2014年頃から急速に市場の拡大が始まったふるさと納税市場。
養殖マグロも地元からの返礼品として人気を集めています。
利用価値の高い制度ですが、急激な過熱ぶりを懸念する声もあります。
今後の市場規模の予測、マグロ返礼品で成功している地方自治体、そして登録事業者について今後の展望を交えてお届けします。
■総額2000億円か、ふるさと納税の市場規模
ふるさと納税は、都市部に住む納税者がふるさとの為に自由意志で納税先を決める事が出来る制度として誕生しました。
現在は住民税控除を目的としたショッピングとして、付加価値の付いた製品の販売方法として人気があります。
返礼品競争も過熱の一途を辿っており、大手イーコマースサイトでも食品の上位はふるさと納税関連製品が名を連ねています。
2014年は390億円だったふるさと納税は制度の見直しをきっかけに各種メディアがお得情報として取り扱いを始め、2015年には1600億円まで急成長しました。

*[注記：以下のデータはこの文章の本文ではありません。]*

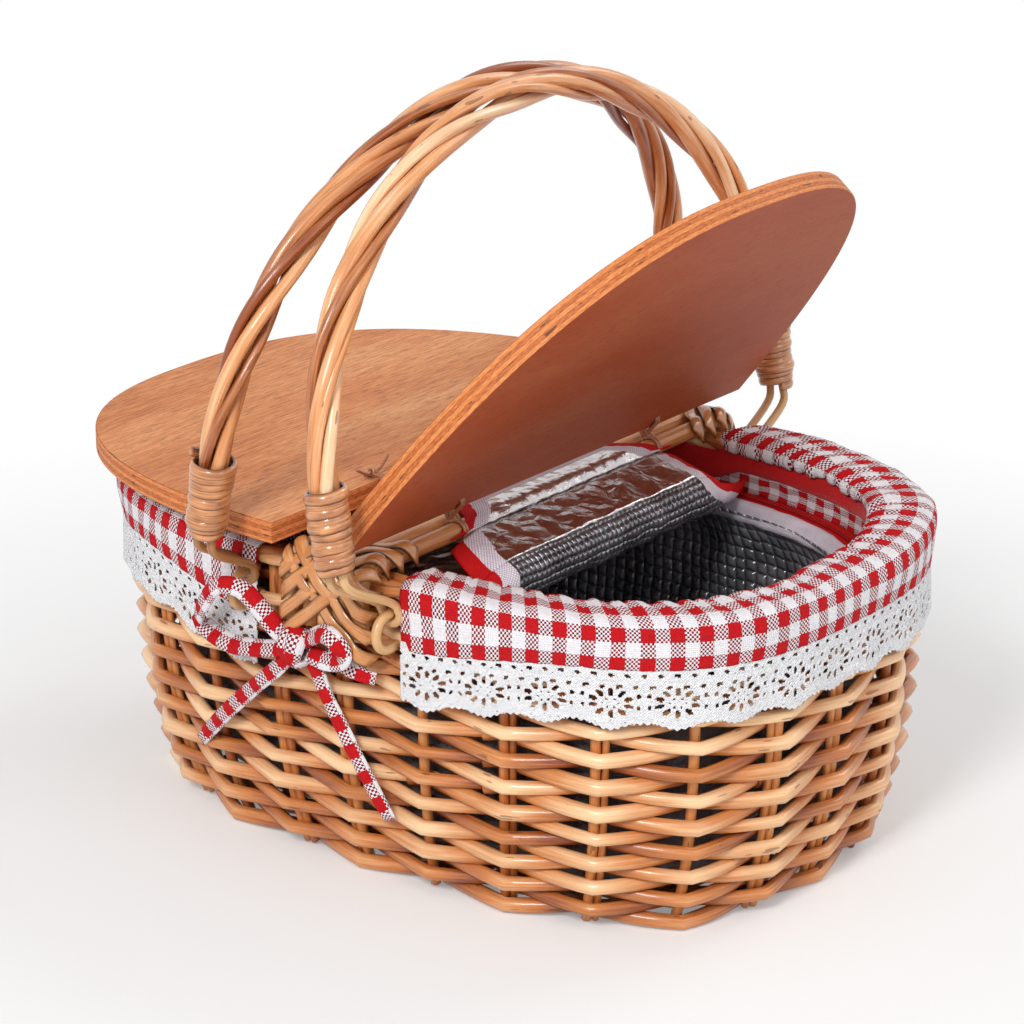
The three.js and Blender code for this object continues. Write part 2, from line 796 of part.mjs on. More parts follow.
const sliderPlace = zipTrack(sliderAngle);
const trackStep = Math.PI / ovalSteps;
slider.rotateZ(zipTrack(sliderAngle + trackStep).sub(sliderPlace).angle());
slider.translate(sliderPlace.x, sliderPlace.y, zipTop + gap + sliderHeight / 2);
piece('zip_slider', slider, 'foil');

// Rattan eyes: hairpins whose two ends meet the woven side
function eye(x, side) {
  const face = sideFaceAt(x, eyeUpperHeight) + gap;
  const centre = face + linkPlace + linkRodRadius + looseGap;
  const bend = evenSteps(Math.PI / 2, -Math.PI / 2, eyeBendSteps).map((a) => new THREE.Vector3(
    x,
    side * (centre + eyeBendRadius * Math.cos(a)),
    eyeUpperHeight - eyeBendRadius + eyeBendRadius * Math.sin(a),
  ));
  const upper = new THREE.Vector3(x, side * face, eyeUpperHeight);
  const lower = new THREE.Vector3(x, side * face, eyeUpperHeight - 2 * eyeBendRadius);
  return rodAlong([upper, ...bend, lower], eyeRodRadius, eyeRodSides);
}

// Handles, each built upright about its own axis, which is the upper leg of its two eyes
const bindingTop = bindingStart + bindingHeight;
const linkArcRadius = eyeRodRadius + looseGap + linkRodRadius;
const linkTop = bindingStart + linkOverlap;
const legBottom = linkTop + gap;

function handleLine(height) {
  const archHeight = height - bindingTop;
  const line = [new THREE.Vector3(0, -handleHalfSpan, legBottom)];
  for (let i = 0; i <= handleArchSteps; i += 1) {
    const angle = Math.PI * (i / handleArchSteps);
    const c = Math.cos(angle);
    const s = Math.sin(angle);
    line.push(new THREE.Vector3(
      0,
      -handleHalfSpan * Math.sign(c) * Math.abs(c) ** (2 / handleArchPower),
      bindingTop + archHeight * Math.abs(s) ** (2 / handleArchPower),
    ));
  }
  line.push(new THREE.Vector3(0, handleHalfSpan, legBottom));
  return line;
}

// Bundle of rods twisted round each other
function rodBundle(height) {
  const line = handleLine(height);
  const sections = line.map((p, i) => {
    const before = line[Math.max(i - 1, 0)];
    const after = line[Math.min(i + 1, line.length - 1)];
    const along = after.clone().sub(before).normalize();
    const side = new THREE.Vector3(1, 0, 0);
    const up = new THREE.Vector3().crossVectors(along, side);
    const share = i / (line.length - 1);
    const twist = handleTwists * 2 * Math.PI * share;
    const fromEnd = Math.min(share, 1 - share);
    const swell = THREE.MathUtils.smoothstep(fromEnd, handleSwellStart, handleSwellEnd);
    const full = THREE.MathUtils.lerp(handleFootRadius, handleTopRadius, swell);
    return roundAngles(3 * handleLobes).map((a) => {
      const radius = full - handleLobeDepth * (0.5 - 0.5 * Math.cos(handleLobes * a));
      return p.clone()
        .addScaledVector(side, radius * Math.cos(a + twist))
        .addScaledVector(up, radius * Math.sin(a + twist));
    });
  });
  return skin(sections, false);
}

// One unbroken cane wound round a handle foot
const bindingReach = (bindingOuterRadius - bindingThickness / 2) / Math.cos(Math.PI / bindingTurnSteps);
const bindingOutline = roundAngles(bindingTurnSteps)
  .map((a) => new THREE.Vector2(bindingReach * Math.cos(a), bindingReach * Math.sin(a)));
const bindingPitch = (bindingHeight - bindingWidth) / bindingTurns;

function binding() {
  const start = bindingStart + bindingWidth / 2;
  return woundCane(bindingOutline, bindingTurns, bindingPitch, start, bindingThickness, bindingWidth);
}

const bindingGap = turnGap(bindingOutline, bindingPitch, bindingWidth);
const lashingGap = turnGap(lashingOutline(1), lashingPitch, lashingWidth);
console.log(`least gap of a wound cane to itself: binding ${bindingGap.toFixed(2)} mm`);
console.log(`least gap of a wound cane to itself: bar lashing ${lashingGap.toFixed(2)} mm`);

// Rattan link: a hairpin that hangs round the eye's upper leg and leans out to the handle foot
function link(x, side) {
  const near = sideFaceAt(x, eyeUpperHeight) + gap + linkPlace;
  const lean = (height) => THREE.MathUtils.lerp(
    near,
    handleHalfSpan,
    THREE.MathUtils.smoothstep(height, linkLeanStart, linkLeanEnd),
  );
  const bend = evenSteps(Math.PI, 2 * Math.PI, eyeRodSides).map((a) => new THREE.Vector3(
    linkArcRadius * Math.cos(a),
    side * near,
    linkArcRadius * Math.sin(a),
  ));
  const legs = evenSteps(linkLegStart, linkTop, linkLegSteps);
  const left = legs.map((h) => new THREE.Vector3(-linkArcRadius, side * lean(h), h)).reverse();
  const right = legs.map((h) => new THREE.Vector3(linkArcRadius, side * lean(h), h));
  return rodAlong([...left, ...bend, ...right], linkRodRadius, eyeRodSides);
}

function addHandle(name, eyePlace) {
  const topPlace = Math.sign(eyePlace) * handleTopPlace + handleTopShift;
  const rise = handleTopHeight - eyeUpperHeight;
  const inward = topPlace - eyePlace;
  const height = Math.hypot(rise, inward);
  const handle = new THREE.Group();
  handle.position.set(eyePlace, 0, eyeUpperHeight);
  handle.rotation.y = Math.atan2(inward, rise);
  basket.add(handle);
  piece(`handle_${name}`, rodBundle(height), 'willowPale', handle);
  [['near', -1], ['far', 1]].forEach(([where, side]) => {
    piece(`binding_${name}_${where}`, placed(binding(), 0, side * handleHalfSpan, 0), 'cane', handle);
    piece(`link_${name}_${where}`, link(eyePlace, side), 'rattan', handle);
    piece(`eye_${name}_${where}`, eye(eyePlace, side), 'rattan');
  });
}

addHandle('left', eyePlaces.left);
addHandle('right', eyePlaces.right);

// Bows that tie the two cuff pieces together across the hinge bar.
// Each point is [along the basket, out from the woven side, down from the bar's ends].
const bowStrips = {
  bigLoop: [
    [-17, 9, 9], [-24, 12, 4], [-31, 16, -6], [-38, 18.5, -12], [-46, 21, -12], [-53, 20.5, -7],
    [-59, 19, 0], [-67, 15, 7], [-71, 11.5, 13], [-66, 9.5, 18], [-50, 10, 19.5], [-32, 9.5, 16.5], [-17, 9, 11],
  ],
  smallLoop: [
    [-9, 9, 8], [-1, 13, 5], [7, 17, 2.5], [15, 18, 3], [17, 15, 8], [8, 11, 11], [-9, 9, 12],
  ],
  leftTail: [[-16, 8.5, 13], [-27, 7.5, 23], [-38, 7, 33], [-62, 5, 55], [-82, 1.9, 73.5], [-87, 1.9, 78]],
  rightTail: [[-10, 8.5, 14], [-2, 7, 29], [12, 5, 55], [20.5, 1.9, 73.5], [26, 1.9, 84]],
};

// Distance out from the side's face at a strip point, so that the strip lies on the curved side
function bowPoint([x, out, drop], side) {
  const height = barEndHeight - drop;
  return new THREE.Vector3(x, side * (sideFaceAt(x, height) + out), height);
}

function bow(side) {
  const knot = new THREE.SphereGeometry(1, 8, 6).scale(...knotSize);
  const centre = bowPoint(knotCentre, side);
  let solid = toSolid(placed(knot, centre.x, centre.y, centre.z));
  Object.values(bowStrips).forEach((points) => {
    const route = points.map((p) => bowPoint(p, side));
    solid = solid.add(toSolid(rodAlong(route, bowStripRadius, bowStripSides)));
  });
  return toGeometry(solid);
}

piece('bow_near', bow(-1), 'gingham');
piece('bow_far', bow(1), 'gingham');

export default basket;
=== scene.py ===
import math
import random

import bmesh
import bpy
import numpy as np
from mathutils import Matrix, Vector, noise


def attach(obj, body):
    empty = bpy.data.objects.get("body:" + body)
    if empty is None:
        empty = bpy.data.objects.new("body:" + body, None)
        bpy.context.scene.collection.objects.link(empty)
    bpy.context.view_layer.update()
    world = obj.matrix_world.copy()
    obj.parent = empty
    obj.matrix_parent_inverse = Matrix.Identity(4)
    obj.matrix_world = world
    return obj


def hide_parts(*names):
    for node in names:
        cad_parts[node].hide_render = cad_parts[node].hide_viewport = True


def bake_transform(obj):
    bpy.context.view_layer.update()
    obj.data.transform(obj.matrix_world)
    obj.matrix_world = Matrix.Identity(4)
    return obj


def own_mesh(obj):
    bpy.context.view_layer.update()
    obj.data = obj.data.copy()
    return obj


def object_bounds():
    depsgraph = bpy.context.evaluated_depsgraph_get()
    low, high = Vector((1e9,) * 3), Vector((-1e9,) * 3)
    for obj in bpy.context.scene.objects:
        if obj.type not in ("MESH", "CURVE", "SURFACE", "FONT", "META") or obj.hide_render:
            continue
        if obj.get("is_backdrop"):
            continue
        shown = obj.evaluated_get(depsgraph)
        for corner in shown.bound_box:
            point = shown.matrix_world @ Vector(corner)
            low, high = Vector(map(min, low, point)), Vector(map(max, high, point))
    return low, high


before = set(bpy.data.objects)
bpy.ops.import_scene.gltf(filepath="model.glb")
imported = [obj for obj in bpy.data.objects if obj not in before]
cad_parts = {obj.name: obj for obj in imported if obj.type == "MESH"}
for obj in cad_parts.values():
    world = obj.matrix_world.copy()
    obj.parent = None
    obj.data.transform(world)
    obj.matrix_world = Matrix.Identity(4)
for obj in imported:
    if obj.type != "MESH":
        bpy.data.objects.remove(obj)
cad_box = [list(corner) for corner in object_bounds()]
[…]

2016年には2000億円を超え、2017年度は3000億円規模になるとの予測もあります。
自由に寄付を行う制度なので、人から人へ規模は拡大の一途を辿っています。
全ての納税者が最大額まで控除をすると2兆円近くにのぼるそうなので、まだまだ市場規模の拡大は続きそうです。
■マグロとふるさと納税 実例紹介
養殖マグロは高知県を中心に長崎県や和歌山県で人気を集めています。
マグロであれば刺身向け、練りタタキマグロのセットを1万円の寄付で1.5kg程度と通常販売されている製品よりもインパクトを重視しボリュームのある製品が多い事が特徴です。
大トロ、中トロはセットで3万円~5万円の寄付に対する返礼品としてラインナップされています。
長崎県松浦市では養殖本まぐろの解体実演が話題を集めました。
200万円と非常に高額ですが、これまでに数件の申し込みがあったそうです。
各種メディアにも体験の提供として取り上げられているので、広告効果は非常に高かったと思われます。
大トロと中トロのマグロ丼のセットや刺し身向けの製品が人気です。
高知県室戸市もマグロの返礼品で成功している町です。
土佐おとめマグロのブランドでカマや刺し身向けの製品がとても人気です。
本州で最も人口の少ない町でありながらマグロを中心に返礼品を紹介するメディアに度々登場しています。
ふるさと納税で成功している市町村の多くは登録されている返礼品の品数が豊富で自治体担当者の熱意に溢れています。他の製品を目的にやってきたユーザーにも美しい養殖マグロの刺身をアピールする事が出来るのです。
静岡県焼津市では取り扱い返礼品全国一位としてカニやビールに並んでマグロが人気です。
地元商工会が認定ブランドを立ち上げマグロ加工食品の詰め合わせセットで大手イーコマースサイトのグルメ大賞を獲得しました。
取り扱い製品が増えると同じカテゴリー内での競争も起きますが、返礼品のリスト化による相乗効果がより大きいと言えそうです。
■ふるさと納税返礼品登録事業者について
申し込みは市町村で随時募集が行われています。
取り扱いは民間のふるさと納税製品取り扱い事業者に委託されており東京の株式会社さとふるはYahoo!JAPANとの提携で話題になりました。
ふるさと納税の活用には市町村の協力が必要になりますが、在庫管理や配送手配、インターネットショップ運営の知識が無くても始められる段階に成長しています。
このまま順調に市場が拡大すれば当然競争も激しくなります。
ふるさと納税の返礼品が人気を集めているのは住民税控除の付加価値だけではないのです。
ふるさと納税は自治体の決定で予算が組まれ買い取りや販売が行われるので変化の対応に遅れた市町村が急激に次年度の予算縮小を行うのではないかと懸念する声もあります。
市場の成熟に伴い、自治体が変化に対応する事が出来るのか、事業者は注視が必要です。